All the witnesses described the perpetrator as wielding and shooting the gun in his right hand without any sign of difficulty. Furthermore, none of the witnesses noticed anything unusual with the shooter’s right hand. Police had chased the criminal in full flight and saw him evade a police cruiser as well as an officer who fired shots at the fleeing suspect over several blocks.

Additionally, the perpetrator had purchased and carried in each hand two large shopping bag of groceries that he took outside before reentering the store and commencing the crime.  Walter could not have done these things given his painful chest and rib injuries and his severely injured right hand that was in a plaster cast.

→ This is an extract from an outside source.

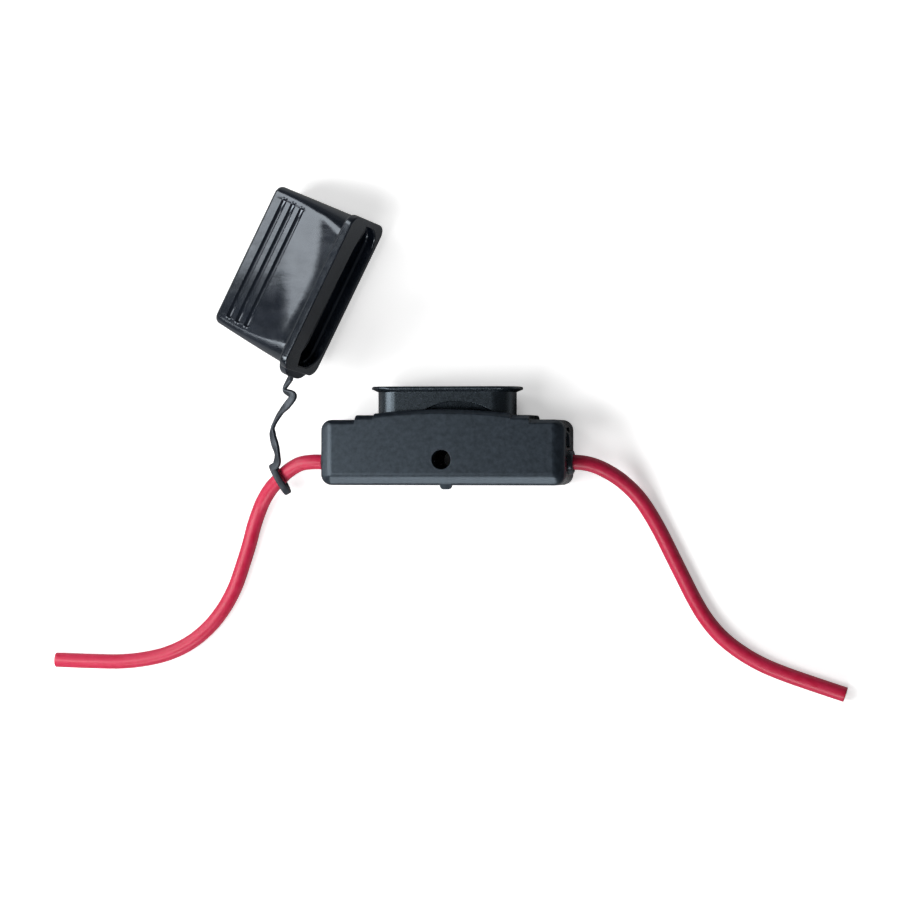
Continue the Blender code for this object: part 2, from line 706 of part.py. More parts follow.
def cap_inside():
    """Rings of the hollow, from the mouth in; a bead snaps under the collar's lip."""
    bead = CAP_HEIGHT - BEAD_FROM_MOUTH
    rings = [cap_ring(CAP_HEIGHT, CAP_WALL - RIM_ROUND), cap_ring(CAP_HEIGHT - RIM_ROUND, CAP_WALL)]
    levels = ((BEAD_FOOT, 0.0), (BEAD_CREST, BEAD_PROUD), (-BEAD_CREST, BEAD_PROUD), (-BEAD_FOOT, 0.0))
    for offset, proud in levels:
        rings.append(cap_ring(bead + offset, CAP_WALL + proud))
    for share in (0.75, 0.5, 0.25):
        rings.append(cap_ring(CAP_END_WALL + (bead - CAP_END_WALL) * share, CAP_WALL))
    rings.append(cap_ring(CAP_END_WALL, CAP_WALL + 0.2))
    return rings


def cap_matrix():
    """Turns the cap's own frame (width, height, thickness) into its place at rest."""
    heading = Matrix.Rotation(math.radians(CAP_HEADING - 90), 4, "Z")
    lift = Matrix.Rotation(math.radians(CAP_LIFT), 4, "X")
    return Matrix.Translation(Vector(CAP_PLACE) * MM) @ heading @ lift


def ring_frame():
    """Centre of the ring, the lead's direction there, and the ring's own more level direction."""
    before, centre, after = (Vector(LEFT_ROUTE[RING_POINT + i]) for i in (-1, 0, 1))
    axis = (after - before).normalized()
    rise = math.radians(RING_RISE)
    level = Matrix.Rotation(math.radians(-RING_TILT), 3, "Z") @ Vector((axis.x, axis.y, 0)).normalized()
    return centre, axis, level * math.cos(rise) + Vector((0, 0, 1)) * math.sin(rise)


def section_corners(width, thickness, cut_off):
    a, b = width / 2, thickness / 2
    return [(a, -b + cut_off), (a, b - cut_off), (a - cut_off, b), (-a + cut_off, b),
            (-a, b - cut_off), (-a, -b + cut_off), (-a + cut_off, -b), (a - cut_off, -b)]


def make_ring():
    centre, _, axis = ring_frame()
    side = axis.cross(Vector((0, 0, 1))).normalized()
    up = side.cross(axis)
    middle = RING_BORE / 2 + RING_WALL / 2
    rings = []
    for i in range(28):
        angle = 2 * math.pi * i / 28
        out = side * math.cos(angle) + up * math.sin(angle)
        rings.append([centre + out * (middle + y) + axis * x
                      for x, y in section_corners(RING_WIDTH, RING_WALL, 0.25)])
    return loft("ring", rings, closed=True)


def make_strap():
    """Flat strap from the tab to the ring, turned about its own line as it runs."""
    centre, _, axis = ring_frame()
    tab = Vector((cap_size(CAP_HEIGHT)[0] / 2 + TAB_REACH / 2, CAP_HEIGHT - TAB_LENGTH / 2, 0))
    root = cap_matrix() @ (tab * MM)
    last = Vector(STRAP_ROUTE[-1][:3])
    out = (last - centre) - axis * (last - centre).dot(axis)
    seat = centre + out.normalized() * (RING_BORE / 2 + RING_WALL * 0.6)
    line = [root / MM] + [Vector(p[:3]) for p in STRAP_ROUTE] + [seat]
    turns = [STRAP_ROUTE[0][3]] + [p[3] for p in STRAP_ROUTE] + [STRAP_ROUTE[-1][3]]
    steps = 4
    curve = smooth_curve(line, steps)
    rings = []
    for i, point in enumerate(curve):
        along = (curve[min(i + 1, len(curve) - 1)] - curve[max(i - 1, 0)]).normalized()
        share = i / steps
        low = min(int(share), len(turns) - 2)
        turn = turns[low] + (turns[low + 1] - turns[low]) * (share - low)
        flat = along.cross(Vector((0, 0, 1))).normalized()
        wide = Matrix.Rotation(math.radians(turn), 3, along) @ flat
        thick = along.cross(wide)
        rings.append([point + wide * x + thick * y
                      for x, y in section_corners(STRAP_WIDTH, STRAP_THICKNESS, 0.2)])
    return loft("strap", rings)


def make_cap(material):
    """Cap, tab, strap and ring in one moulding, with its origin on the lead that it turns round."""
    shell = loft("cap", cap_outside())
    width = cap_size(CAP_HEIGHT)[0] / 2
    tab_low, tab_high = CAP_HEIGHT - TAB_LENGTH, CAP_HEIGHT - 0.15
    root, tip, half = width - TAB_ROOT, width + TAB_REACH, TAB_WIDTH / 2
    tab = outline([(root, -half, 0), (tip, -half, TAB_CORNER), (tip, half, TAB_CORNER), (root, half, 0)])
    join(shell, loft("tab", [at_y(tab, tab_low), at_y(tab, tab_high)]))
    hollow = cap_inside()
    beyond = [Vector((p.x, CAP_HEIGHT + 0.5, p.z)) for p in hollow[0]]
    cut(shell, loft("hollow", [beyond] + hollow))
    shell.data.transform(cap_matrix())
    join(shell, make_strap(), make_ring())
    centre = ring_frame()[0] * MM
    shell.data.transform(Matrix.Translation(-centre))
    shell.location = centre
    return finish(shell, "cap", material)


def build():
    clear_scene()
    housing_black = make_material("housing_black", (0.030, 0.034, 0.040), 0.55)
    cover_black = make_material("cover_black", (0.034, 0.038, 0.044), 0.62)
    cap_black = make_material("cap_black", (0.018, 0.021, 0.026), 0.32)
    tin = make_material("terminal_tin", (0.72, 0.70, 0.66), 0.30, 1.0)
    copper = make_material("conductor_copper", (0.80, 0.42, 0.26), 0.35, 1.0)
    red = make_material("lead_red", (0.70, 0.03, 0.08), 0.40)
    make_housing(housing_black)
    make_cover(cover_black)
    make_cap(cap_black)
    for side, name, route in ((-1, "left", LEFT_ROUTE), (1, "right", RIGHT_ROUTE)):
        make_terminal(side, name + "_terminal", tin)
        make_conductor(side, name + "_conductor", copper)
        make_lead(name + "_lead", route, red)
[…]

Unfortunately, Walter’s trial attorney did not present the hand injury in a way that the jury could envision. Trial counsel made no mention of the rib and chest injuries. Nor did he present evidence concerning the circumstances surrounding the stabbing of Walter’s hand. The judge even wondered aloud at trial as to how and why Walter’s hand had been stabbed. Not knowing the circumstances surrounding the hand injury, the jury could have easily attached criminal conduct on Walter’s part with his stabbing.

The investigation conducted by Centurion’s Jim McCloskey and retired police officer Stephen C. Delaney , allowed Walter’s Baltimore attorneys Booth Ripke and Larry Nathans to present the full facts and circumstances to a concerned judge in a motion to reopen the post conviction case and suspend the life sentence to time served. The court made reference to the “evidence of actual innocence” as well as Walter’s spotless 39 year prison record and concluded its decision by modifying the sentence to time served. With the prosecutor’s agreement to this ruling, Walter walked out of the same courtroom in which he had been convicted four decades earlier, but as a free man.